== Collected material ==
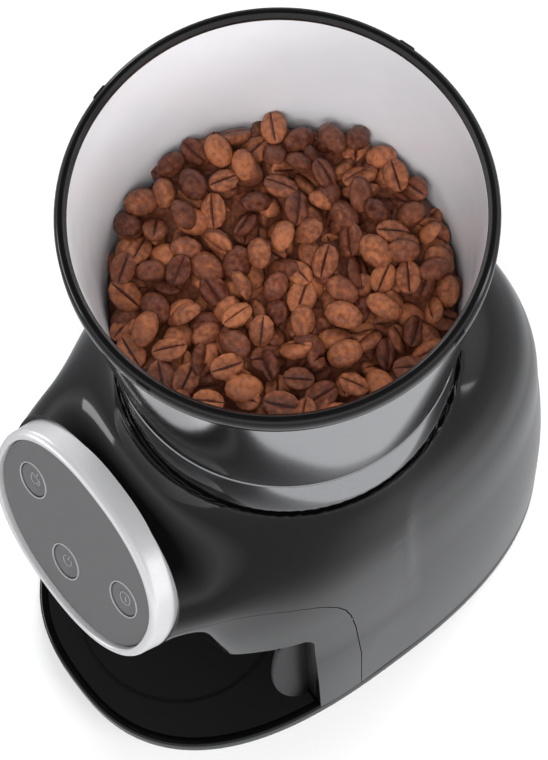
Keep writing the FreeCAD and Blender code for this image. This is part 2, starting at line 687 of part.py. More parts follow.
def make_gearbox():
    axis, rear = size("axis_y"), motor_y()
    low, plate, top = size("gearbox_low"), size("gearbox_plate"), size("gearbox_top")
    tip = size("gear_module") * (size("gear_teeth") / 2 + 1)
    room = tip + 1.5
    lobe = size("gear_module") * (size("pinion_teeth") / 2 + 1) + 14
    bearing = size("bearing_radius")
    base = slab(dome_slice(low, size("shell_wall") + 3.0), plate)
    base = base.common(block(-200, 200, axis - 20, 200, low, low + plate))
    base = base.fuse(rod(room + 2, low, low + plate, 0, axis))
    base = base.fuse(rod(bearing + 3, low - 3, low + 1, 0, axis))
    base = base.cut(rod(bearing, low - 4, low + plate + 1, 0, axis))
    base = base.cut(rod(size("motor_shaft_radius") + 4, low - 1, low + plate + 1, 0, rear))
    for x in (-16.0, 16.0):
        base = base.cut(rod(1.6, low - 1, low + plate + 1, x, rear))
    for x in (-34.0, 34.0):
        base = base.cut(rod(1.4, low - 1, low + plate + 1, x, rear - 16))
    formed("gearbox_base", base)
    floor = low + plate
    shell = rod(room + 2, floor, top, 0, axis).fuse(rod(lobe + 2, floor, top, 0, rear))
    cavity = rod(room, floor - 1, top - 2.2, 0, axis)
    cavity = cavity.fuse(rod(lobe, floor - 1, top - 2.2, 0, rear))
    cover = shell.cut(cavity).cut(rod(bearing + 4, floor, top + 1, 0, axis))
    for x in (-34.0, 34.0):
        ear = rod(5, floor, floor + 5, x, rear - 16).cut(cavity)
        cover = cover.fuse(ear).cut(rod(1.4, floor - 1, floor + 6, x, rear - 16))
        cover = cover.cut(rod(3.1, floor + 5, top, x, rear - 16))
        post = rod(4, top - 0.5, size("chamber_floor"), x * 1.33, axis + 12)
        leg = rod(4, floor, top, x * 1.33, axis + 12)
        cover = cover.fuse(leg.fuse(post)).cut(rod(1.4, top - 6, 200, x * 1.33, axis + 12))
    formed("gearbox_cover", cover)
    screws = []
    for x in (-34.0, 34.0):
        screw = rod(2.8, floor + 5, floor + 7, x, rear - 16)
        screws.append(screw.fuse(rod(1.3, low - 1, floor + 5.5, x, rear - 16)))
    formed("gearbox_screws", Part.makeCompound(screws))
    screws = []
    for x in (-34.0, 34.0):
        head = size("chamber_floor") + 4
        screw = rod(2.5, head, head + 2, x * 1.33, axis + 12)
        screws.append(screw.fuse(rod(1.3, top - 5, head + 0.5, x * 1.33, axis + 12)))
    formed("chamber_screws", Part.makeCompound(screws))
    screws = []
    for x in (-16.0, 16.0):
        screw = rod(2.8, floor, floor + 1.6, x, rear)
        screws.append(screw.fuse(rod(1.5, size("motor_top") - 1.5, floor + 0.5, x, rear)))
    formed("motor_screws", Part.makeCompound(screws))


def make_shafts():
    bore, race = S["shaft_radius"], S["bearing_radius"]
    for label, low in (("lower_bearing", S["gearbox_low"] - 3),
                       ("upper_bearing", S["chamber_floor"] - 4)):
        high = low + S["bearing_tall"]
        turned(label, [(bore + 0.05, low), (race, low), (race, high), (bore + 0.05, high)])
    cone_top = S["carrier_end"] - 2 + S["cone_tall"]
    low = S["gearbox_low"] - 3
    turned("burr_shaft", [(0, low), (bore, low), (bore, cone_top), (0, cone_top)])


def make_motor():
    y = linked_motor_y()
    top, low = S["motor_top"], S["motor_top"] - S["motor_tall"]
    radius, wall, shaft = S["motor_radius"], S["motor_wall"], S["motor_shaft_radius"]
    can = rod(radius.value, low.value, top.value, 0, y.value)
    can = can.cut(rod(radius.value - wall.value, low.value - 1, top.value - wall.value, 0, y.value))
    can = can.cut(rod(shaft.value + 3, low.value, top.value + 1, 0, y.value))
    for x in (-16.0, 16.0):
        can = can.cut(rod(1.5, low.value, top.value + 1, x, y.value))
    formed("motor_can", can)
    cap = S["cap_tall"]
    turned("motor_end_cap", [
        (shaft + 0.2, low - cap), (radius - 5, low - cap), (radius, low - cap + 5), (radius, low),
        (radius - wall - 0.2, low), (radius - wall - 0.2, low + 3), (radius - wall - 3, low + 3),
        (radius - wall - 3, low - cap + 3), (shaft + 0.2, low - cap + 3)], y=y)
    turned("motor_magnet", [
        (S["armature_radius"] + 0.8, low + 12), (radius - wall, low + 12),
        (radius - wall, top - 14), (S["armature_radius"] + 0.8, top - 14)], y=y)
    turned("motor_armature", [
        (shaft, low + 10), (S["armature_radius"], low + 10), (S["armature_radius"], top - 16),
        (shaft, top - 16)], y=y)
    turned("motor_isolator", [
        (shaft + 8, top), (radius - 15, top), (radius - 15, S["gearbox_low"]),
        (shaft + 8, S["gearbox_low"])], y=y)
    end = S["gear_low"] + S["gear_tall"] + 1
    turned("motor_shaft", [(0, low - cap + 1), (shaft, low - cap + 1), (shaft, end), (0, end)], y=y)


# --- boards, cord inlet and small parts ----------------------------------

def make_electrics():
    low, thick = S["power_z"], S["board_thick"]
    front = S["seat_y"] + S["liner_radius"] + S["liner_wall"] + 8
    padded("power_board", [(-28, 0), (28, 0), (28, 54), (-28, 54)], thick, y=front, z=low)
    y, z = front.value, low.value + thick.value
    blocks = [block(-26, -8, y + 6, y + 26, z, z + 12), block(4, 24, y + 6, y + 20, z, z + 9),
              rod(6, z, z + 12, 18, y + 40), rod(6, z, z + 12, -16, y + 42)]
    formed("board_components", Part.makeCompound(blocks))
    floor = size("foot_high") + size("plate_thick")
    feet = [rod(3, floor, low.value, x, y + dy) for x in (-24, 24) for dy in (4, 50)]
    formed("board_standoffs", Part.makeCompound(feet))
    radius, back = size("inlet_radius"), size("foot_half_y") - 0.8
    place_z = size("inlet_z")
    out, way = Vector(0, back - 9, place_z), Vector(0, 1, 0)
    sleeve = Part.makeCylinder(radius - 1.0, 9, out, way)
    sleeve = sleeve.fuse(Part.makeCylinder(radius + 1.5, 2.4, out, way))
    bore = Part.makeCylinder(size("cord_bore"), 20, Vector(0, back - 15, place_z), way)
    formed("cord_grommet", sleeve.cut(bore))
    axis, radius = size("axis_y"), size("chamber_radius")
    box = block(radius - 0.6, radius + 6.4, axis - 8, axis + 8, 184, 196)
    box = box.cut(rod(radius, 180, 200, 0, axis))
    lever = block(radius + 1.5, radius + 3.5, axis - 2, axis + 2, 195.5, 200)
    formed("interlock_switch", box.fuse(lever))


def build():
    make_base()
    make_posts()
    make_shells()
    make_panel()
    make_buttons()
    make_hopper()
    make_chamber()
    make_burrs()
    make_gears()
    make_gearbox()
    make_shafts()
    make_motor()
    make_electrics()
    doc.recompute()


def check_and_write():
    for item in doc.Objects:
        if "Invalid" in item.State or "Error" in item.State:
            raise RuntimeError("%s did not build: %s" % (item.Label, item.State))
    for piece in PIECES:
        if piece.Shape.isNull() or not piece.Shape.isValid():
            raise RuntimeError("%s has no valid shape" % piece.Label)
        if not piece.Shape.Solids:
            raise RuntimeError("%s has no solid" % piece.Label)
    os.makedirs("parts", exist_ok=True)
    for piece in PIECES:
        piece.Shape.exportStep(os.path.join("parts", piece.Label + ".step"))
        print("%-18s %8.1f cm3 %d" % (piece.Label, piece.Shape.Volume / 1000,
                                      len(piece.Shape.Solids)))


build()
check_and_write()
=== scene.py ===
# %% [markdown]
# # Burr coffee grinder, dressed for its portrait
# The working model is already made: every gear, shell and button is there, in
# metres. This lesson gives each piece the surface that the real one has, and
# rebuilds the outside pieces whose curves catch the light.

# %% Load the working model
import json
import math

import bpy
import numpy as np
from mathutils import Matrix, Vector


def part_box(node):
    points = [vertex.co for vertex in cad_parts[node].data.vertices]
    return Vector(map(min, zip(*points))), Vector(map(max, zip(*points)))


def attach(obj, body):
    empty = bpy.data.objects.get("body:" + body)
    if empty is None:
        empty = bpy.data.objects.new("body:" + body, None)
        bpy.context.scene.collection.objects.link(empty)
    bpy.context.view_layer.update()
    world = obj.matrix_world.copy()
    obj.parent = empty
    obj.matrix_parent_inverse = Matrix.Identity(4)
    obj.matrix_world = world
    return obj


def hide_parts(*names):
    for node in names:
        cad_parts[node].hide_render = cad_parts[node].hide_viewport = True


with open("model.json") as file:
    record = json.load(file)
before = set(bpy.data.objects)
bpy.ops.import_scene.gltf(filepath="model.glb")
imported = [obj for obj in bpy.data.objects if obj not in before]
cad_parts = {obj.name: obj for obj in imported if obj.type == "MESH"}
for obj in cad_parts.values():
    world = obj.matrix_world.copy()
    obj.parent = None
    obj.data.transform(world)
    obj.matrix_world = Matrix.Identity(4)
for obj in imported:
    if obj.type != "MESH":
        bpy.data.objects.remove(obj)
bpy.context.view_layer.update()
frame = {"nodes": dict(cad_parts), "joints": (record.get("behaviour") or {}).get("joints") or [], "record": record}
nodes = frame["nodes"]
MM = 0.001

# %% [markdown]
# ## Where things are
# All round parts share one upright axis, and the panel has a tilted frame of
# its own. Both are read from the model, so the looks follow the design.

# %% Axis and panel frame
band_low, band_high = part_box("band_ring")
AXIS = Vector(((band_low.x + band_high.x) / 2, (band_low.y + band_high.y) / 2, 0))
BAND_R = (band_high.x - band_low.x) / 2
press = next(joint for joint in frame["joints"] if joint["name"] == "left_press")
OUT = -Vector(press["axis"]).normalized()
SIDE = Vector((1, 0, 0))
UP = OUT.cross(SIDE)
# Where the keys' direction meets the bezel's face, in millimetres
PANEL_MID = Vector((0, -85.7, 176.2))
BEZEL_DEEP = 10.0
print("axis", AXIS, "panel normal", OUT)


# %% [markdown]
# ## Small tools
# The first turns the hex colours that painters use into the linear values that
# Blender wants, and the second adds a shader node. The others look after
# meshes. Operators act on whatever is selected, so each one clears the
# selection first and then picks the piece that it is about to change.

# %% Helpers
def colour(text, alpha=1.0):
    parts = [int(text[i:i + 2], 16) / 255 for i in (1, 3, 5)]
    linear = [c / 12.92 if c <= 0.04045 else ((c + 0.055) / 1.055) ** 2.4 for c in parts]
    return (*linear, alpha)


def add(owner, kind, links=(), **settings):
    """Add a node to a material or the world, set its sockets by name and link what feeds it."""
    tree = owner.node_tree
    node = tree.nodes.new(kind)
    for name, value in settings.items():
        label = name.replace("_", " ")
        socket = next((s for s in node.inputs if s.name.lower() == label.lower()), None)
        if socket is not None and not hasattr(node, name):
            socket.default_value = value
        else:
            setattr(node, name, value)
    for source, output, target in links:
        tree.links.new(source.outputs[output], node.inputs[target])
    return node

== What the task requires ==
Quote word for word the lines from the line holding "make_panel()" through the line holding "record = json.load(file)"; include both of those lines and add nothing.

== Response to the task ==
    make_panel()
    make_buttons()
    make_hopper()
    make_chamber()
    make_burrs()
    make_gears()
    make_gearbox()
    make_shafts()
    make_motor()
    make_electrics()
    doc.recompute()


def check_and_write():
    for item in doc.Objects:
        if "Invalid" in item.State or "Error" in item.State:
            raise RuntimeError("%s did not build: %s" % (item.Label, item.State))
    for piece in PIECES:
        if piece.Shape.isNull() or not piece.Shape.isValid():
            raise RuntimeError("%s has no valid shape" % piece.Label)
        if not piece.Shape.Solids:
            raise RuntimeError("%s has no solid" % piece.Label)
    os.makedirs("parts", exist_ok=True)
    for piece in PIECES:
        piece.Shape.exportStep(os.path.join("parts", piece.Label + ".step"))
        print("%-18s %8.1f cm3 %d" % (piece.Label, piece.Shape.Volume / 1000,
                                      len(piece.Shape.Solids)))


build()
check_and_write()
=== scene.py ===
# %% [markdown]
# # Burr coffee grinder, dressed for its portrait
# The working model is already made: every gear, shell and button is there, in
# metres. This lesson gives each piece the surface that the real one has, and
# rebuilds the outside pieces whose curves catch the light.

# %% Load the working model
import json
import math

import bpy
import numpy as np
from mathutils import Matrix, Vector


def part_box(node):
    points = [vertex.co for vertex in cad_parts[node].data.vertices]
    return Vector(map(min, zip(*points))), Vector(map(max, zip(*points)))


def attach(obj, body):
    empty = bpy.data.objects.get("body:" + body)
    if empty is None:
        empty = bpy.data.objects.new("body:" + body, None)
        bpy.context.scene.collection.objects.link(empty)
    bpy.context.view_layer.update()
    world = obj.matrix_world.copy()
    obj.parent = empty
    obj.matrix_parent_inverse = Matrix.Identity(4)
    obj.matrix_world = world
    return obj


def hide_parts(*names):
    for node in names:
        cad_parts[node].hide_render = cad_parts[node].hide_viewport = True


with open("model.json") as file:
    record = json.load(file)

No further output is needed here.